Education in ecotourism: Instructional strategies that can promote pro-environmental learning outcomes
thesisposted on 01.05.2020, 00:00 by Jackson Ray
Ecotourism is a form of tourism that takes place in natural areas and should benefit both the local social and ecological environment. Additionally, some form of visitor learning is widely accepted as an integral aspect of a true ecotourism experience. During a time in which many environmentally detrimental industries exist, ecotourism is promoted as an environmentally sustainable industry. Though previous research regarding the actual environmental impacts of ecotourism have yielded both positive and negative results, the potential for ecotourism to positively impact our natural environment is undoubted.

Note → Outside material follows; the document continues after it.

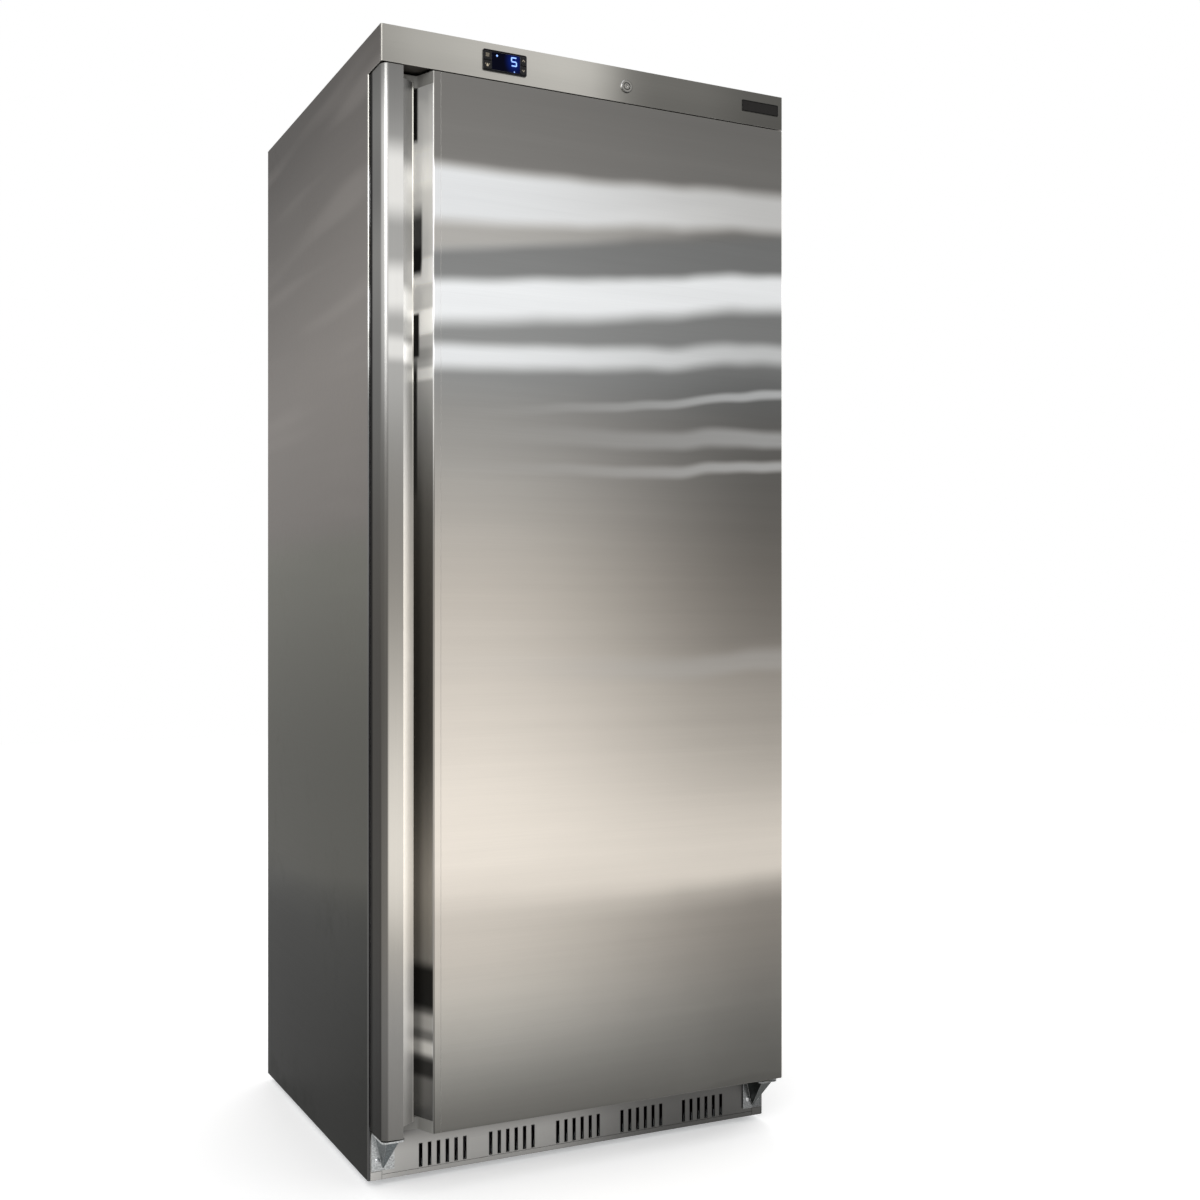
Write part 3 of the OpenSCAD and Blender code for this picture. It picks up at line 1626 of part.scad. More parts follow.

One way to positively impact the natural world through ecotourism is to use education to promote pro-environmental learning outcomes in participants. Because visitor learning is an essential element in ecotourism, education has been researched extensively within ecotourism contexts. However, specific instructional strategies that can facilitate pro-environmental learning outcomes during ecotourism experiences have not yet been analyzed. This study examines findings from previous literature that identify elements of ecotourism experiences that promote pro-environmental learning and analyzes specific instructional strategies that can facilitate such elements. The instructional strategies analyzed in this paper are metacognition, conceptual change, photo elicitation, and service learning. Several educational and behavioral theoretical frameworks are used in the analysis of these instructional strategies as they relate to ecotourism – Ajzen’s Theory of Planned Behavior, Kolb’s Experiential Learning Cycle, and the Contextual Model of Learning. Findings will allow ecotourism operators to benefit local environments by using these four instructional strategies to promote pro-environmental learning outcomes in ecotourism participants.